I wrote this several years ago, and I have mixed feelings about it now. Wanted to hold onto it since I'm killing my other blog. I think there is a blurry line between knowledge management and unnecessary with automated testing. I've mostly settled on keeping the knowledge around is the value-add part, the rest of it is all a mechanism for trying to accompish that, that if you could reduce to 0, without impacting the knowledge part, then you should. After the value stream mapping process with our software project and discussing ways to do less automation work, I was struggling with how this made sense.
---- Feb 28, 2008
When you are designing something, the knowledge you build from the discoveries along the way and the mistakes you make are important inputs into designing the code that solves a users problem. If you have to relearn this stuff, its waste. Maintaining knowledge is a crucial part of lean design. When we automate a test, we codify various things that we learn and preserve that knowledge as part of the system.

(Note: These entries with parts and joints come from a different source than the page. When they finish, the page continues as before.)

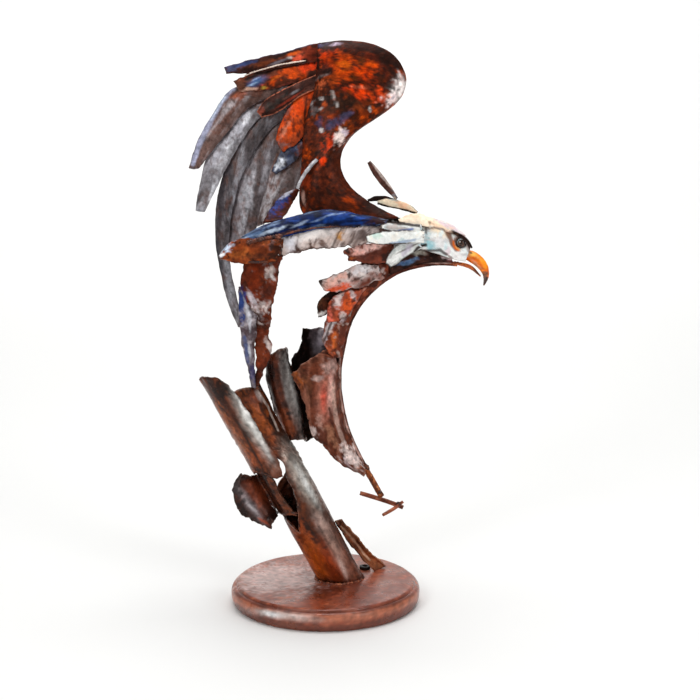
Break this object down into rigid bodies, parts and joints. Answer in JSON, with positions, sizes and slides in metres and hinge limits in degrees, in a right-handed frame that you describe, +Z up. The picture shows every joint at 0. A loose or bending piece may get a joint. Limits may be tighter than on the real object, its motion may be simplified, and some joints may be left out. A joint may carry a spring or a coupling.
{
  "type": "bird sculpture",
  "caption": "Welded sheet-metal eagle with a raised wing, layered feathers and a hooked beak, on a torn leaning tube trunk and a round turned base. Decorative table piece.",
  "frame": {"origin": "centre of the base's underside", "axes": "+Z up; +X is where the beak points; -Y is the side that the picture shows"},
  "size_m": [0.3026, 0.193, 0.5669],
  "materials": {
    "trunk_bark": "dark brown patina, semi-gloss",
    "trunk_rust": "rust brown patina, semi-gloss",
    "base_patina": "mottled red-brown patina, satin",
    "wing_red": "orange-red patina over dark brown, semi-gloss",
    "feather_brown": "dark brown patina, semi-gloss",
    "feather_grey": "steel grey, brushed and lacquered",
    "feather_slate": "dark slate, satin",
    "feather_blue": "cobalt blue with dark streaks, semi-gloss",
    "feather_pale": "pinkish white with dark patches, satin",
    "head_white": "creamy white with pale tints, satin",
    "crest_cream": "cream, satin",
    "inner_dark": "nearly black brown, satin",
    "breast_pink": "pink-white and orange over brown, satin",
    "leg_orange": "orange brown, satin",
    "beak_horn": "bright orange with a dark tip, gloss",
    "eye_dark": "dark brown, gloss"
  },
  "bodies": {
    "root": {"base_disc": "base_patina", "beak_lower": "beak_horn", "beak_upper": "beak_horn", "breast_plate": "wing_red", "breast_rim": "trunk_rust", "breast_scale_dark": "inner_dark", "breast_scale_low": "breast_pink", "breast_scale_middle": "breast_pink", "breast_scale_top": "breast_pink", "brow_far": "inner_dark", "brow_near": "inner_dark", "cheek_feather_low": "head_white", "cheek_feather_low_far": "head_white", "cheek_feather_middle": "head_white", "cheek_feather_middle_far": "head_white", "cheek_feather_top": "head_white", "cheek_feather_top_far": "head_white", "crest_cream": "crest_cream", "crest_dark": "inner_dark", "crest_upright": "inner_dark", "cross_toe": "trunk_rust", "eye_far": "eye_dark", "eye_near": "eye_dark", "foot_ring": "inner_dark", "head_shell": "head_white", "inner_plate": "inner_dark", "leg_bar": "leg_orange", "long_toe": "trunk_rust", "nape_feather": "crest_cream", "near_wing_arm": "feather_blue", "near_wing_cover": "feather_pale", "near_wing_tip": "trunk_rust", "neck_plate_far": "inner_dark", "neck_web": "inner_dark", "shoulder_saddle": "inner_dark", "thigh_plate": "wing_red", "throat_plate": "inner_dark", "throat_plate_far": "inner_dark", "trunk_left_lobe": "trunk_bark", "trunk_right_lobe": "trunk_bark", "trunk_shard": "trunk_rust", "trunk_side_strip": "trunk_rust", "trunk_tube": "trunk_bark", "trunk_twig": "trunk_rust", "wing_bright_bar": "feather_grey", "wing_covert_low": "feather_blue", "wing_covert_middle": "wing_red", "wing_covert_top": "feather_brown", "wing_edge_feather": "wing_red", "wing_gusset": "feather_blue", "wing_plume_left": "feather_blue", "wing_plume_right": "feather_brown", "wing_plume_upper": "feather_brown", "wing_primary_1": "feather_brown", "wing_primary_2": "feather_grey", "wing_primary_3": "feather_slate", "wing_primary_4": "feather_grey", "wing_primary_5": "feather_grey", "wing_shield": "wing_red", "wing_top_feather": "feather_brown"}
  },
  "joints": []
}
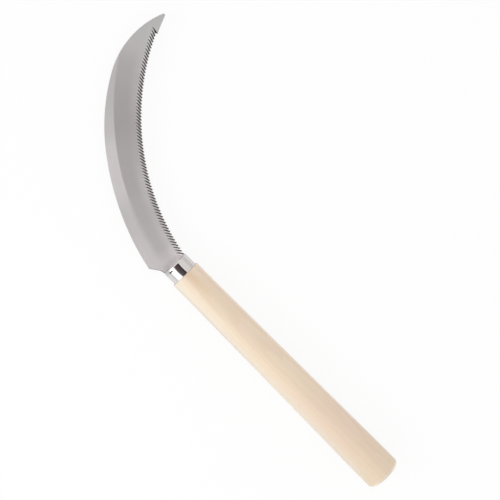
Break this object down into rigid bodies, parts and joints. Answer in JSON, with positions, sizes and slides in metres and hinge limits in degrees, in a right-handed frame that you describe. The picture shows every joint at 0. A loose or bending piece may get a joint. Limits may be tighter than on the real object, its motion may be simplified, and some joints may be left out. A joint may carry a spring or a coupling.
{
  "type": "serrated harvest sickle",
  "caption": "Hand sickle: curved flat steel blade, sawtoothed along its hollow edge, its tang held in a turned wooden handle by a metal ferrule and a nail.",
  "frame": {"origin": "centre of the handle's flat butt face", "axes": "+Y along the handle towards the blade, +X towards the hollow, toothed side of the blade's curve, +Z out of the blade's toothed face"},
  "size_m": [0.1385, 0.364, 0.0282],
  "materials": {
    "blade_steel": "fine satin grinding",
    "ferrule_metal": "polished plating",
    "handle_wood": "fine-grained pale hardwood, sanded, no lacquer",
    "nail_steel": "plain wire nail"
  },
  "bodies": {
    "root": {"blade": "blade_steel", "ferrule": "ferrule_metal", "handle": "handle_wood", "nail": "nail_steel"}
  },
  "joints": []
}
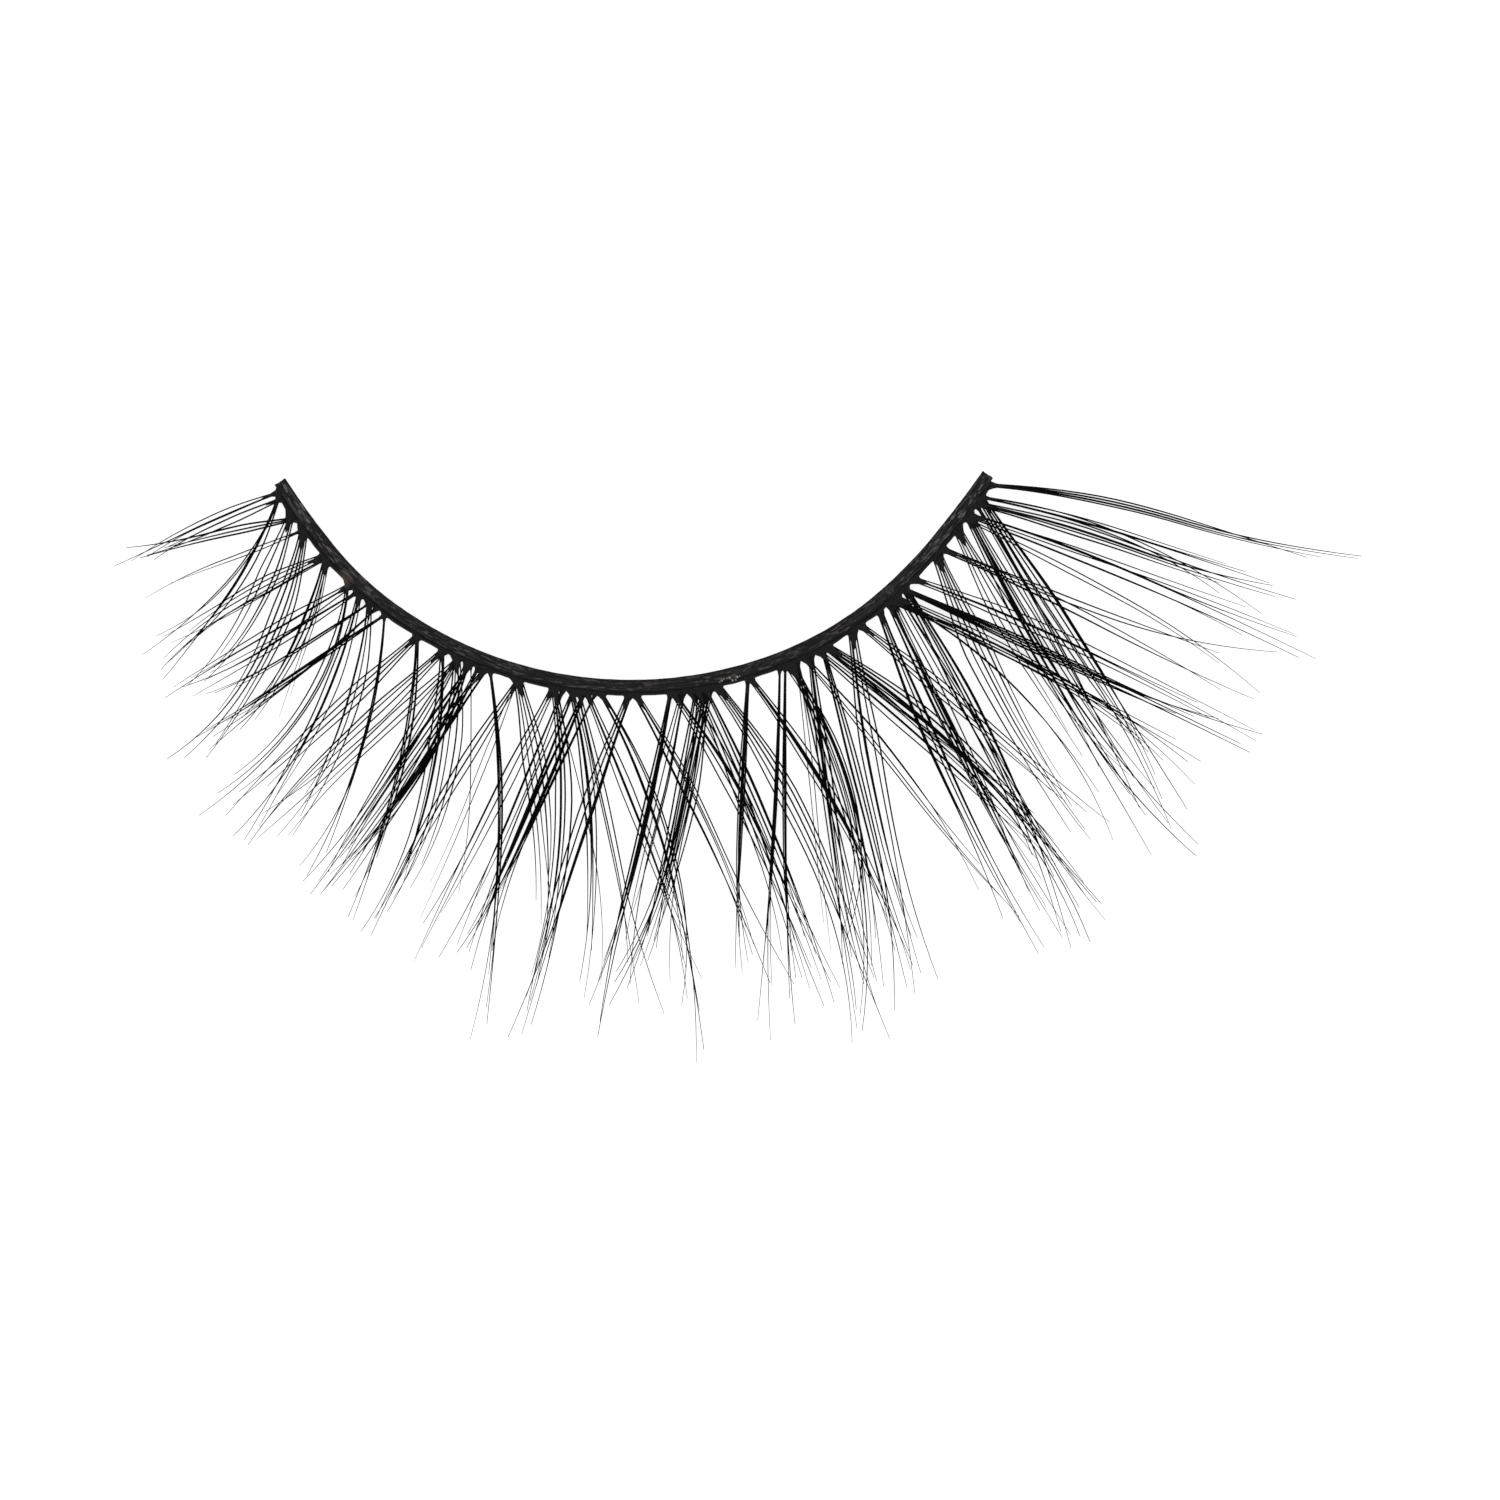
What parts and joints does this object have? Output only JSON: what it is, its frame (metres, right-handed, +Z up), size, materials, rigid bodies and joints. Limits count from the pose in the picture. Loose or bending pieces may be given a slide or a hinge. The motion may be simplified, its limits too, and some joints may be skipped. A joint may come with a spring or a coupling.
{
  "type": "false eyelash strip",
  "caption": "Curved false eyelash strip: a thin cotton band with crossed layers of tapered, upturned lash locks, longer toward the outer corner.",
  "frame": {"origin": "middle of the strip's footprint, on the surface that it lies on", "axes": "+X from the inner (short) corner to the outer (long) corner, -Y the way the fringe spreads from the middle of the band, +Z up, the way the tips curl"},
  "size_m": [0.0476, 0.0218, 0.0049],
  "materials": {
    "band_cotton": "black cotton strip stiffened with dried glue, slightly rough",
    "lash_fibre": "black synthetic lash fibre with a soft sheen"
  },
  "bodies": {
    "root": {"band": "band_cotton", "fringe_inward": "lash_fibre", "fringe_outward": "lash_fibre"}
  },
  "joints": []
}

Once we learn something about what the software needs to do to work, or what it shouldn’t do, or what we are intending it to do… we can build protectors into the software, that whenever one of these important things we've learned, is violated, the system tell us and we can prevent it from harming the software. And when we are working on changing that software, we have examples that tell us the intent of the software, so that we don’t have to figure all of this out again and again.
QA resources have a unique and valuable skillset that is critical to building knowledge about a system. If we can use these knowledge building abilities to prevent bugs rather than detect them, we can accelerate our ability to solve customer problems, which adds value.